What to produce
Locate the line that contains "Continue the FreeCAD" in the entries below, then repeat it and every following line through the line that contains "# up to 3 mm where the two hang apart.", exactly, and no others.

------------------------------------

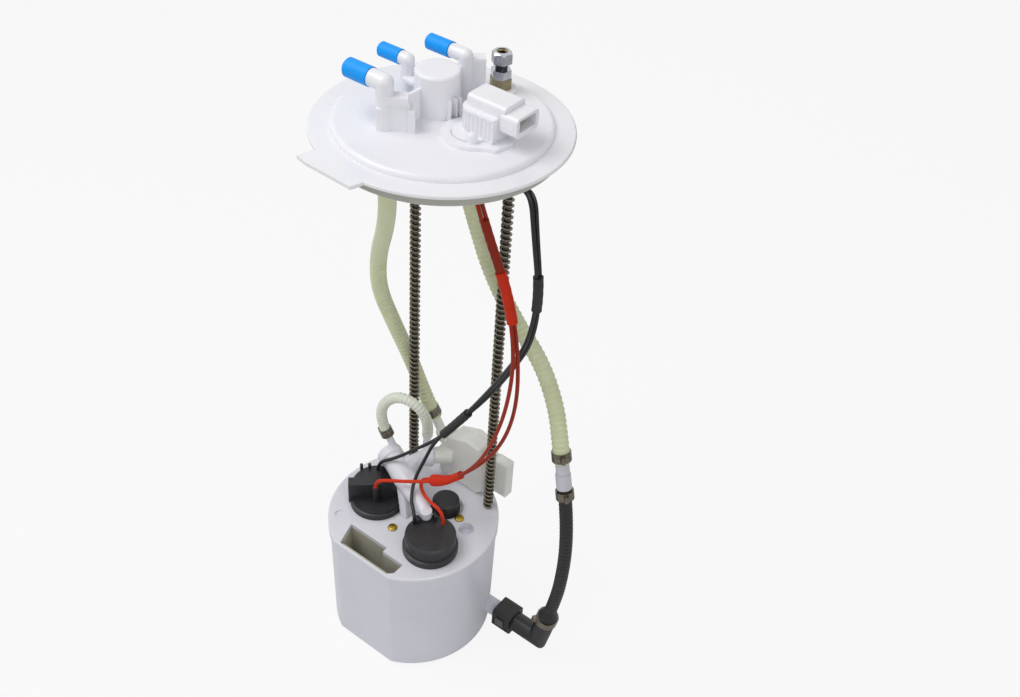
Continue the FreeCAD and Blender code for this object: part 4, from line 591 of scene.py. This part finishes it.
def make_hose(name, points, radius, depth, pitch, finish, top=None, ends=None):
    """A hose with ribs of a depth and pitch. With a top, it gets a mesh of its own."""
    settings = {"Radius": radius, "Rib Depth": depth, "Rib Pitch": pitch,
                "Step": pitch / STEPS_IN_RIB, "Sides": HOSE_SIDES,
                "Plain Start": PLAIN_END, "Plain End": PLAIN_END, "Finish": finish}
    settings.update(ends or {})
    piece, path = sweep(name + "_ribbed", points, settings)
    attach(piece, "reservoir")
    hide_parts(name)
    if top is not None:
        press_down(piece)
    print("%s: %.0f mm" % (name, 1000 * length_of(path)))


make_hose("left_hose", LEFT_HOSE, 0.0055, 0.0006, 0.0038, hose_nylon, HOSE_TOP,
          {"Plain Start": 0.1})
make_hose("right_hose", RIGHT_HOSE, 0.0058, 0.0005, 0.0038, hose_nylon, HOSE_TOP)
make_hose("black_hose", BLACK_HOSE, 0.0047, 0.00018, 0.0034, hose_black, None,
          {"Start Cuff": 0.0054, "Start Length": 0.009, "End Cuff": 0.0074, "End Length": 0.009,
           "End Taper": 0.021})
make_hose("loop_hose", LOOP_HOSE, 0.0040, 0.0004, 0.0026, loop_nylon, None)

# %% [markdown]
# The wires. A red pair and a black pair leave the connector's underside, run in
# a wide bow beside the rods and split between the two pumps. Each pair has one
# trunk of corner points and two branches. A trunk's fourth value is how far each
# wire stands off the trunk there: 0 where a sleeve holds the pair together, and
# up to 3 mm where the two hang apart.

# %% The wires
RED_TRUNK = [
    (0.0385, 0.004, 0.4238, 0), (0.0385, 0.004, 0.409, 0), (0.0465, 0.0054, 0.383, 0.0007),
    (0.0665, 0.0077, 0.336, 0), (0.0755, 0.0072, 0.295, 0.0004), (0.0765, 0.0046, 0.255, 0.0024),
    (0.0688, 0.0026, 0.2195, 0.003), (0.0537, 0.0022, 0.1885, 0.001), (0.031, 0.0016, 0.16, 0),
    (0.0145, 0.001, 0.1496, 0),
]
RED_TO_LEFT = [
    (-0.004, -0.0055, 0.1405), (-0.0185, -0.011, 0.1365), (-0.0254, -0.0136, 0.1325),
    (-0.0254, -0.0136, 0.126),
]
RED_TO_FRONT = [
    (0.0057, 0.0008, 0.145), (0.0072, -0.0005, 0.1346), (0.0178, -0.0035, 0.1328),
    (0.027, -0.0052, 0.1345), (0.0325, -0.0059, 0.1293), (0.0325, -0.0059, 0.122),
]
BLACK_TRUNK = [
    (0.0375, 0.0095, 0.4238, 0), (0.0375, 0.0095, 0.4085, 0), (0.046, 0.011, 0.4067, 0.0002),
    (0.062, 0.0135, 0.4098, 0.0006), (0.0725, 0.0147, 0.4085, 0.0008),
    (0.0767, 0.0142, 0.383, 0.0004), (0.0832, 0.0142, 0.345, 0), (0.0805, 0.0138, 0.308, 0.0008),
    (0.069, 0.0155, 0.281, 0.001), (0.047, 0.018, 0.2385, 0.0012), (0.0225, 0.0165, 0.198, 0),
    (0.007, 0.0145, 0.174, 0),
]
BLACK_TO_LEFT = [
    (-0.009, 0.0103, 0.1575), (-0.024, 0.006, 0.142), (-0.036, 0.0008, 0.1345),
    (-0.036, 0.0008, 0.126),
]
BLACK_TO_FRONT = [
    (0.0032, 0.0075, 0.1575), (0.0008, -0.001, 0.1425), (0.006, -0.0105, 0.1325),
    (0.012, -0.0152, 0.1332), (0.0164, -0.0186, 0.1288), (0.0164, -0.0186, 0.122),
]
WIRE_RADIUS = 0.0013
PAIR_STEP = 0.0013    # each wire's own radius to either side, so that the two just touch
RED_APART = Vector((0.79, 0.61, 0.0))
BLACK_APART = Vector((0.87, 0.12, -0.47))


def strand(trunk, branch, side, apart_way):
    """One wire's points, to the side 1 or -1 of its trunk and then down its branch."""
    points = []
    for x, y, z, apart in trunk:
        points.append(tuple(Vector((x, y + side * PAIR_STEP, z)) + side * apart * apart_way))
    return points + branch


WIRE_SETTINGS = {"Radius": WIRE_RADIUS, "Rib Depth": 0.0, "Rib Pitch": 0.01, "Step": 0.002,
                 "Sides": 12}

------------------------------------

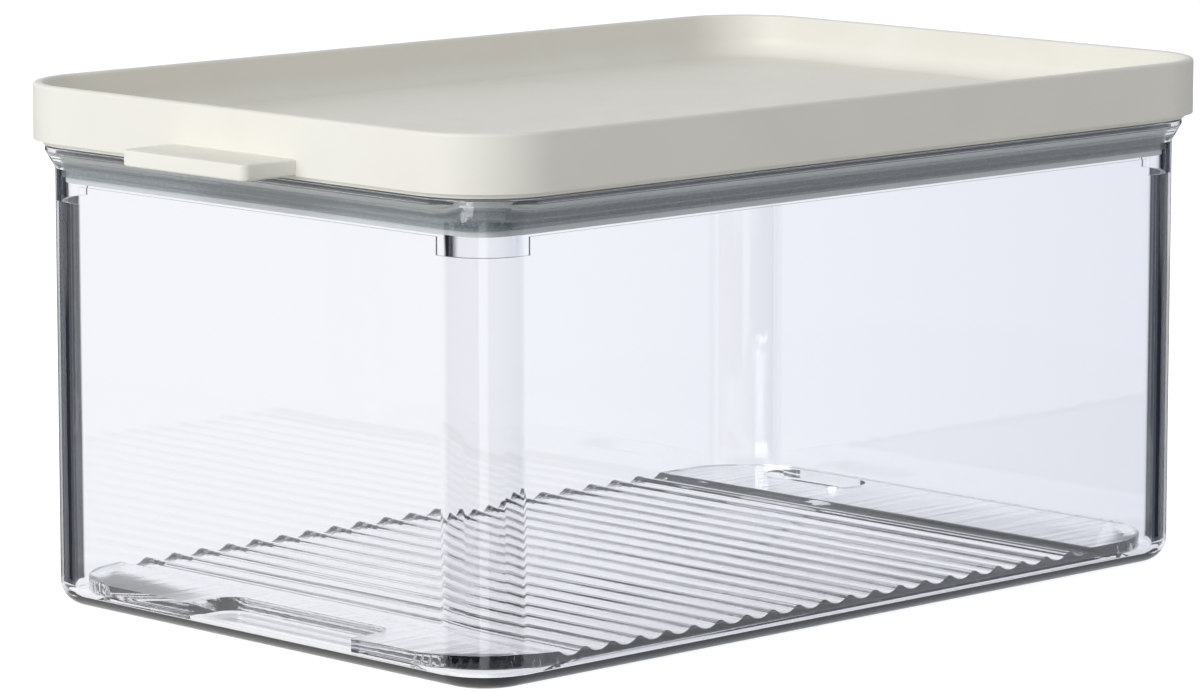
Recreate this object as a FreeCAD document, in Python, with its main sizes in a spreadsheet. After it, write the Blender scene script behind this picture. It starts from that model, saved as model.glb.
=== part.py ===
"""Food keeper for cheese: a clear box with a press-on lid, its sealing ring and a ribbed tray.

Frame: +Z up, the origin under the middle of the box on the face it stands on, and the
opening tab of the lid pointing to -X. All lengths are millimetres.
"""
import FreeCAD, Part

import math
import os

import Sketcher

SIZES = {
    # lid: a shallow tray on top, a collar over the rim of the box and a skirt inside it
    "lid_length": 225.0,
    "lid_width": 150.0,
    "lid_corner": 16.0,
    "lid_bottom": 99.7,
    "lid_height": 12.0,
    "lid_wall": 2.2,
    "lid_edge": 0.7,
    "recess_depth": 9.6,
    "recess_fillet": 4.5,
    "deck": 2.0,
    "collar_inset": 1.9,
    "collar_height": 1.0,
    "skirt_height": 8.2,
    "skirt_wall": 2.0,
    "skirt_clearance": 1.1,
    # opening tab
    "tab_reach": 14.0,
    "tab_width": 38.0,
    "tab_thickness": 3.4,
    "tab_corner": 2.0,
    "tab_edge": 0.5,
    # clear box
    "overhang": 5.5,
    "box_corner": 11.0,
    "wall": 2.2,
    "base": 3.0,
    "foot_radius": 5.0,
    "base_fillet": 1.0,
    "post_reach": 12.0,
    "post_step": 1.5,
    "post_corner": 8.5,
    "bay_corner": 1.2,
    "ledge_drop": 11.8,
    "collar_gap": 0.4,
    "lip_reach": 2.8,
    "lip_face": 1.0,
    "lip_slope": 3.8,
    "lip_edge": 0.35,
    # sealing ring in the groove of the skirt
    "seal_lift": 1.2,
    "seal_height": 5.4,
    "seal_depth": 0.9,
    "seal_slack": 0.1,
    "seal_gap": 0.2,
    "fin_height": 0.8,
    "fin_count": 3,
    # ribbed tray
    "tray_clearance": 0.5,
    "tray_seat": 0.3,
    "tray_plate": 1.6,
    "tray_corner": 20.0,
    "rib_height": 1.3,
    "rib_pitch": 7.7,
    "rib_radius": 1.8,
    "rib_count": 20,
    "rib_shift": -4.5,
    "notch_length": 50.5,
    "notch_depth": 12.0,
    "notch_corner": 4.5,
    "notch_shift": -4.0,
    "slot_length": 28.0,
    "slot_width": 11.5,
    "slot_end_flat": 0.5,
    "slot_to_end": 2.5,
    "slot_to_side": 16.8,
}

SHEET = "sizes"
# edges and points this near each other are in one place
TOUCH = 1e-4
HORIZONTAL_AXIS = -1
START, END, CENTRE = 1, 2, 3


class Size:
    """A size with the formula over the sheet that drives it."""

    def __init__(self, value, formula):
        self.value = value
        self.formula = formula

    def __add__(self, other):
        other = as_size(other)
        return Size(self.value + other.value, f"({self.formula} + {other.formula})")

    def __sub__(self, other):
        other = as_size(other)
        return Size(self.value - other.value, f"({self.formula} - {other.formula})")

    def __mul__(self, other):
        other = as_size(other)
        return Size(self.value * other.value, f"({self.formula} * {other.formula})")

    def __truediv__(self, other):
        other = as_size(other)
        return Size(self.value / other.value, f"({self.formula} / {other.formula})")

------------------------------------

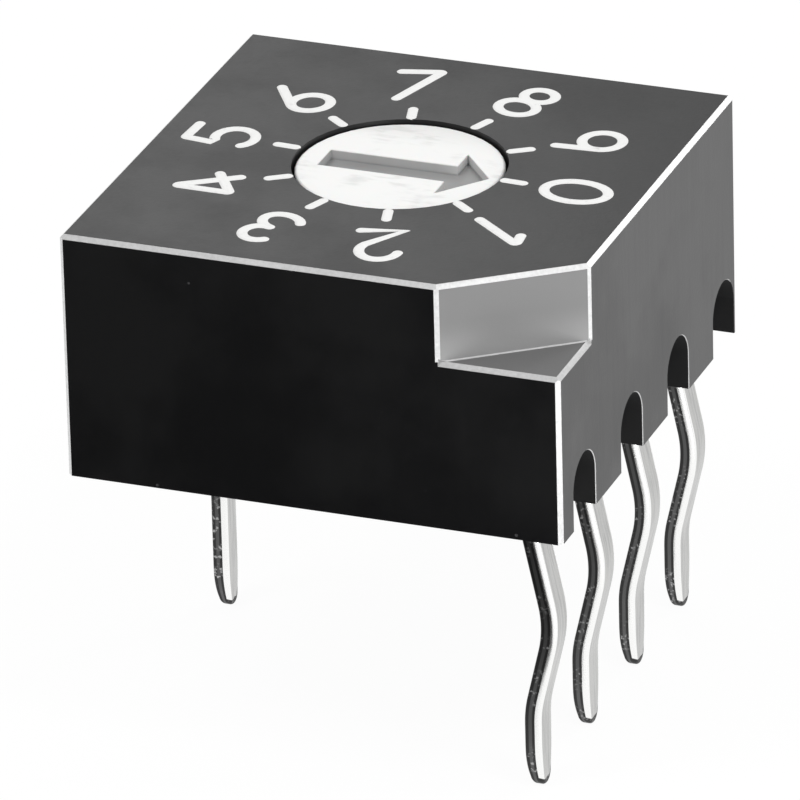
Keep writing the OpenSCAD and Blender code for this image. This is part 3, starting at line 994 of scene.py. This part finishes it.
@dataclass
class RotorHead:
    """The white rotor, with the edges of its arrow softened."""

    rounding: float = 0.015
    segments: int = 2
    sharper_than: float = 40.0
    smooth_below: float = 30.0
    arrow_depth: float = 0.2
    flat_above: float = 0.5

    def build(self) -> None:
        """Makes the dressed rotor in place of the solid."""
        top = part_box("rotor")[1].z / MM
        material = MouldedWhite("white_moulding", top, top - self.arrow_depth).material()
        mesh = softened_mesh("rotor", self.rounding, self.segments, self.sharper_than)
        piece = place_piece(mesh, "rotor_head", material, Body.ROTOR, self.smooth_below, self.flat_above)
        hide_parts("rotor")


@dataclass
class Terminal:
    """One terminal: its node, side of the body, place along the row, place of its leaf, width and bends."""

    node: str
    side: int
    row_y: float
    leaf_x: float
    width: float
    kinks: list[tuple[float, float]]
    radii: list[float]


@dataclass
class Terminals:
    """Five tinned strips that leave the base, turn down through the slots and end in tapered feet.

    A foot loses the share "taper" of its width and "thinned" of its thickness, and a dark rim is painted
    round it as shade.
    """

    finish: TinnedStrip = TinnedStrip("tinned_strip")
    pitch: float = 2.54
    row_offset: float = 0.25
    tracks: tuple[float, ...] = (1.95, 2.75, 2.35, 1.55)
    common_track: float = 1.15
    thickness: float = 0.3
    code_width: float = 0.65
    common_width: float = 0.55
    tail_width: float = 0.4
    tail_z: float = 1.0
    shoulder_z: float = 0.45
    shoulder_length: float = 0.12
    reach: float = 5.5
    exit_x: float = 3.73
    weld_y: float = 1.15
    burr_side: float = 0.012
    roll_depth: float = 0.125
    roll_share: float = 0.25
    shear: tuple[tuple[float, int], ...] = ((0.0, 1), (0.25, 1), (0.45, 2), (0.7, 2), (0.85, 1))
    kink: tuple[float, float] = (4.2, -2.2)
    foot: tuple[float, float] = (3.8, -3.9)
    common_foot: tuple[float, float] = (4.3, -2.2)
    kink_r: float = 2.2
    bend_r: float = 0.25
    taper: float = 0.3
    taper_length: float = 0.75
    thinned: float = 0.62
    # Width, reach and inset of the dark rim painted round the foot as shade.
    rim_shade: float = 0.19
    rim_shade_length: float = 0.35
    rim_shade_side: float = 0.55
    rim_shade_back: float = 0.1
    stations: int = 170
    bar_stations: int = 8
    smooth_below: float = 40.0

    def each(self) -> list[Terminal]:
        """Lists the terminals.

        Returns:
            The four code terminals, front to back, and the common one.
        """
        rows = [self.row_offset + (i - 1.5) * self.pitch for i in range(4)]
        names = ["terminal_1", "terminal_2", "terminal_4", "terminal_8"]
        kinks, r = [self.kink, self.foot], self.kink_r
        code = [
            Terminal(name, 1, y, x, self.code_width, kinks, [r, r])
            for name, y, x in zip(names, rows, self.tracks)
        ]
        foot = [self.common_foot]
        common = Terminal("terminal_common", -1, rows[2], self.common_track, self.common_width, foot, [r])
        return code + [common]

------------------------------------

Complete response
Continue the FreeCAD and Blender code for this object: part 4, from line 591 of scene.py. This part finishes it.
def make_hose(name, points, radius, depth, pitch, finish, top=None, ends=None):
    """A hose with ribs of a depth and pitch. With a top, it gets a mesh of its own."""
    settings = {"Radius": radius, "Rib Depth": depth, "Rib Pitch": pitch,
                "Step": pitch / STEPS_IN_RIB, "Sides": HOSE_SIDES,
                "Plain Start": PLAIN_END, "Plain End": PLAIN_END, "Finish": finish}
    settings.update(ends or {})
    piece, path = sweep(name + "_ribbed", points, settings)
    attach(piece, "reservoir")
    hide_parts(name)
    if top is not None:
        press_down(piece)
    print("%s: %.0f mm" % (name, 1000 * length_of(path)))


make_hose("left_hose", LEFT_HOSE, 0.0055, 0.0006, 0.0038, hose_nylon, HOSE_TOP,
          {"Plain Start": 0.1})
make_hose("right_hose", RIGHT_HOSE, 0.0058, 0.0005, 0.0038, hose_nylon, HOSE_TOP)
make_hose("black_hose", BLACK_HOSE, 0.0047, 0.00018, 0.0034, hose_black, None,
          {"Start Cuff": 0.0054, "Start Length": 0.009, "End Cuff": 0.0074, "End Length": 0.009,
           "End Taper": 0.021})
make_hose("loop_hose", LOOP_HOSE, 0.0040, 0.0004, 0.0026, loop_nylon, None)

# %% [markdown]
# The wires. A red pair and a black pair leave the connector's underside, run in
# a wide bow beside the rods and split between the two pumps. Each pair has one
# trunk of corner points and two branches. A trunk's fourth value is how far each
# wire stands off the trunk there: 0 where a sleeve holds the pair together, and
# up to 3 mm where the two hang apart.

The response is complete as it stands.